Mundaka Upanishad, Third Chapter, Canto-1, verses 1-3 (translation):
Two birds that are ever associated and have similar names, cling to the same tree. Of these, one eats the fruit of divergent tastes, and the other looks on without eating. On the same tree, the individual soul remains drowned (i.e. stuck), as it were, and so it moans, being worried by its helplessness. When it sees thus the other, the adored Lord, and His glory, then it becomes liberated from sorrow. When the seer sees the Purusha – the golden hued, creator, Lord, and the source of the inferior Brahman – then the illumined one completely shakes off both merit and demerit, becomes taintless, and attains absolute equality .

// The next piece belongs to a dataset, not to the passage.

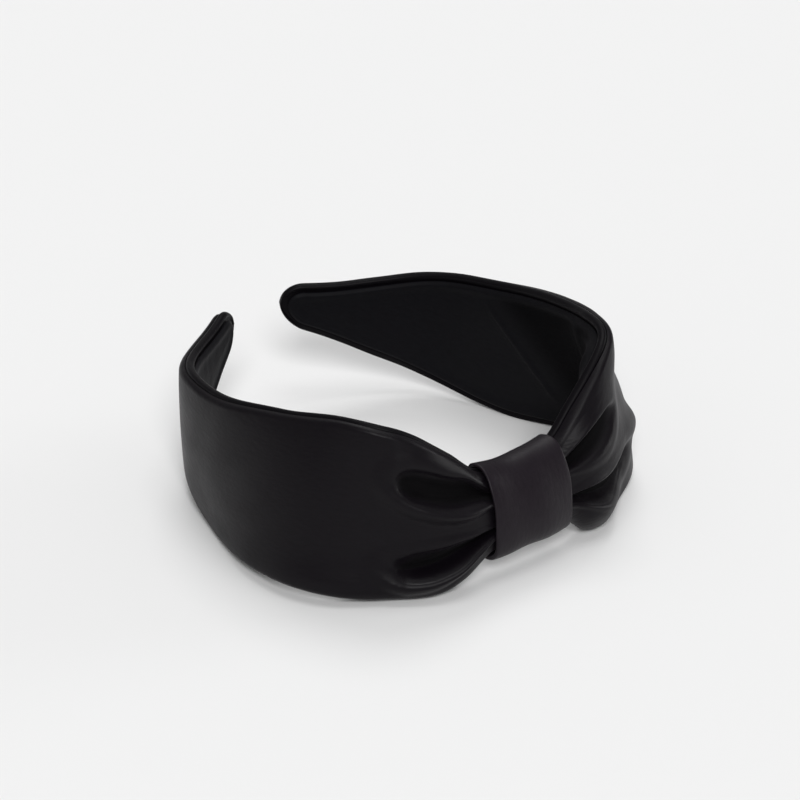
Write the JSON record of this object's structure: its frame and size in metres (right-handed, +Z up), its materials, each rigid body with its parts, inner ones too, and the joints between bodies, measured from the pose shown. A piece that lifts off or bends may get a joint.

The bound bird is the individual soul who is ignorant of his/her true nature, the free one is God, the tree is the dwelling place (i.e., body-mind complex), fruits – sweet (pleasures) and bitter (pain) – are results of one’s actions (karma), helplessness signifies the travails of being in ignorance, the “seeing” towards Purusha (or the free bird) implies turning attention towards God and doing spiritual practice (sadhana) to attain the Lord. Having attained the goal, the sense of individuality is lost completely and one is beyond the effects of karma (both merit and demerit).
I’ve attempted to depict this symbolism in poetry as follows:
One bound to the world and the other eternally free.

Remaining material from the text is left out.